## Work to be completed
Repeat the listing in full. Nothing may be added or left out.

## Provided material
============================================================
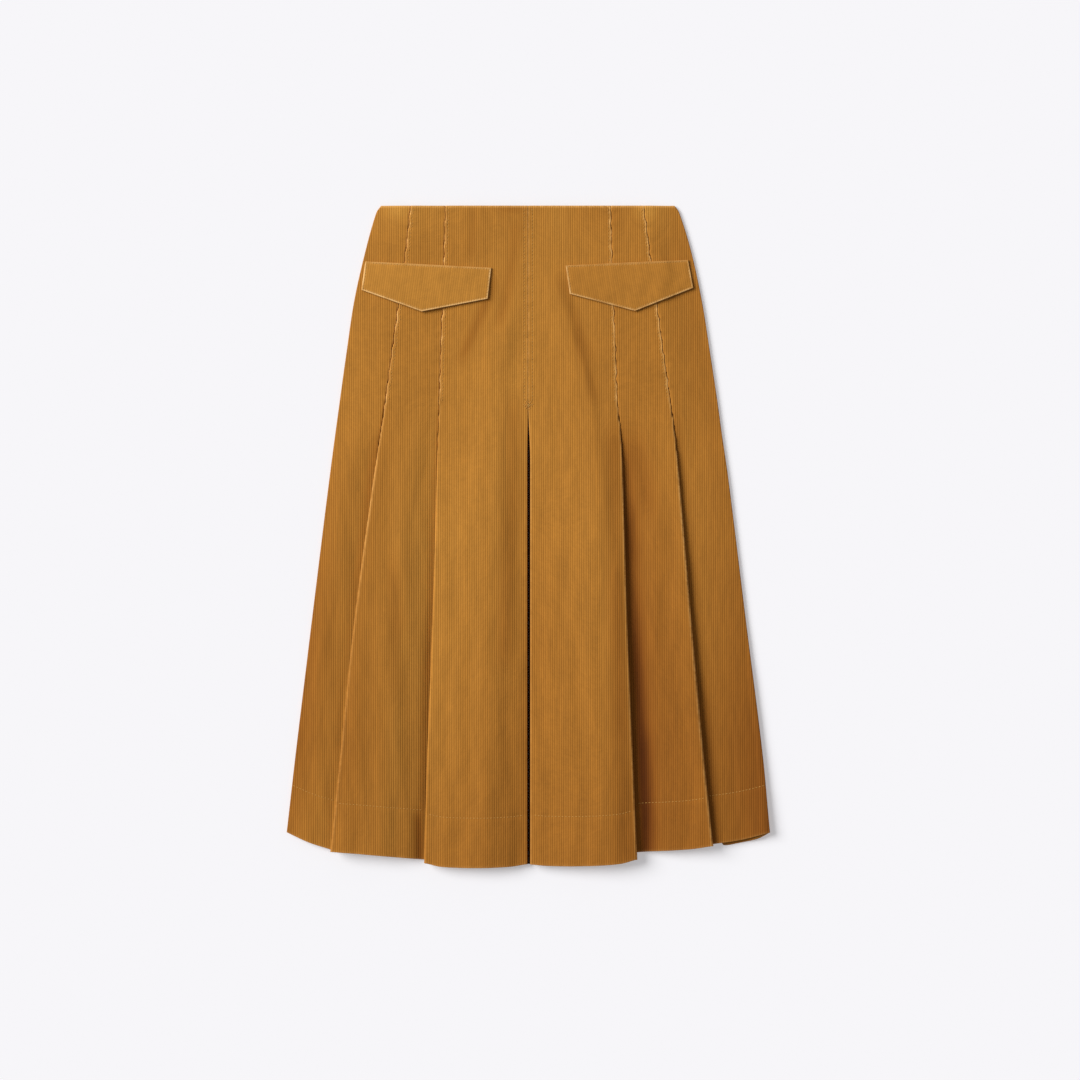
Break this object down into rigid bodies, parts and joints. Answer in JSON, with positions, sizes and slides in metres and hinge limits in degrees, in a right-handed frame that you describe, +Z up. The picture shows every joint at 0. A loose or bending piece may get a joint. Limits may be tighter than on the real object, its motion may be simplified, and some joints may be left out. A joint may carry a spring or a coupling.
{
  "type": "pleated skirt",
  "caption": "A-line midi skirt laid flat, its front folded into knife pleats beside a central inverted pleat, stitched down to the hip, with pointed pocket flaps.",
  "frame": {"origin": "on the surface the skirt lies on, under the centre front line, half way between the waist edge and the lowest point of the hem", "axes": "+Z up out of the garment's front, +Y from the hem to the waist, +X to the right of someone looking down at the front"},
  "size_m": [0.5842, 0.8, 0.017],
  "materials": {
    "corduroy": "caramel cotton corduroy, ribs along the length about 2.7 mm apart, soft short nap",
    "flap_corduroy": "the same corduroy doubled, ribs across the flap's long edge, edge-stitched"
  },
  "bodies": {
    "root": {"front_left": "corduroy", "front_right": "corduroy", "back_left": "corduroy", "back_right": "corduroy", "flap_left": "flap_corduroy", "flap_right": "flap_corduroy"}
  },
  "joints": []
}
============================================================
## Response to the task
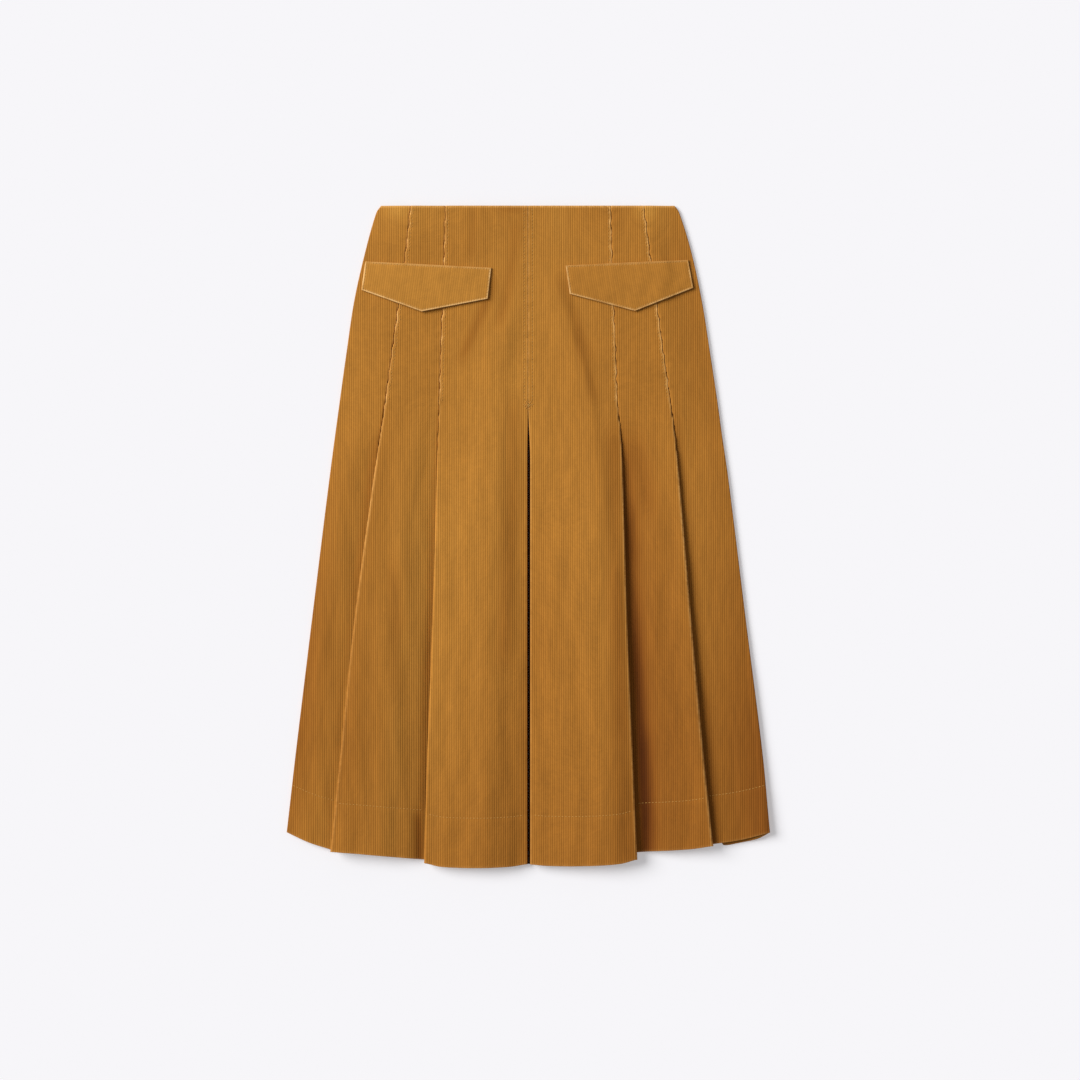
Break this object down into rigid bodies, parts and joints. Answer in JSON, with positions, sizes and slides in metres and hinge limits in degrees, in a right-handed frame that you describe, +Z up. The picture shows every joint at 0. A loose or bending piece may get a joint. Limits may be tighter than on the real object, its motion may be simplified, and some joints may be left out. A joint may carry a spring or a coupling.
{
  "type": "pleated skirt",
  "caption": "A-line midi skirt laid flat, its front folded into knife pleats beside a central inverted pleat, stitched down to the hip, with pointed pocket flaps.",
  "frame": {"origin": "on the surface the skirt lies on, under the centre front line, half way between the waist edge and the lowest point of the hem", "axes": "+Z up out of the garment's front, +Y from the hem to the waist, +X to the right of someone looking down at the front"},
  "size_m": [0.5842, 0.8, 0.017],
  "materials": {
    "corduroy": "caramel cotton corduroy, ribs along the length about 2.7 mm apart, soft short nap",
    "flap_corduroy": "the same corduroy doubled, ribs across the flap's long edge, edge-stitched"
  },
  "bodies": {
    "root": {"front_left": "corduroy", "front_right": "corduroy", "back_left": "corduroy", "back_right": "corduroy", "flap_left": "flap_corduroy", "flap_right": "flap_corduroy"}
  },
  "joints": []
}